OK..I have looked everywhere and I cannot find where Kevman got those pantry sliding drawer baskets that are pictured in the gallery. Does anyone have any ideas? Thanks, Teri


----------



## Moosegut (Sep 24, 2005)

I bought these at Home Depot. I keep them closed while traveling by wrapping a cord with clips around them.


----------



## Gemsters (Jul 7, 2006)

Thanks, those are the drawers that "kevman" showed in his picture. Did you mod the upper shelf as well? Teri


----------



## Eric&Lesley (Jul 26, 2006)

Just curious - did you not like the pantry drawers that it came with for some reason? Or maybe did your model not come with sliding drawers?


----------



## Thor (Apr 7, 2004)

This is what I did

I removed the pantry slide .... it was too high and replaced it with an under mount wire basket. The pantry that I removed became my drawer in the kitchen where the tip out used to be.










thor


----------



## Moosegut (Sep 24, 2005)

Gemsters said:


> Thanks, those are the drawers that "kevman" showed in his picture.
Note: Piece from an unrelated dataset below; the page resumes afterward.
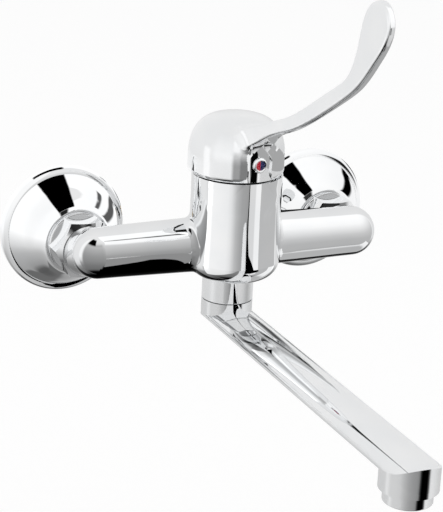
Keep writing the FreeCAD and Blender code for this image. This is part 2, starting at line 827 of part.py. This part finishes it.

Did you mod the upper shelf as well? Teri


 Yes. On the upper pantry I kept the exiting drawer on the bottom shelf of that section and on the upper shelf of that section I put a half shelf in the back and mounted a single basket drawer. Again, the cord and clip are what I use to keep it closed during transit.

And in answer to Eric&Lesley, I just wanted to make better utilization of the space. I used the existing lower pantry drawer to replace the tip-out to the right of the kitchen sink. I kept the upper pantry drawer.

And Thor, it's not too high for me. That's where I stash all my cookies that I don't want the kids to get. Unfortunately, my oldest is now 6'5" so he seems to keep finding them.









Scott


----------



## battalionchief3 (Jun 27, 2006)

Here are mine, I got the whole kit at lowes and the baskets can come out and just leave the side brackets if I need to use the closet.


----------



## Gemsters (Jul 7, 2006)

Eric&Lesley said:


> Here are mine, I got the whole kit at lowes and the baskets can come out and just leave the side brackets if I need to use the closet.


Looks great and I like the idea of being able to remove the baskets if needed. Did you get the broom clip at lowes too?


----------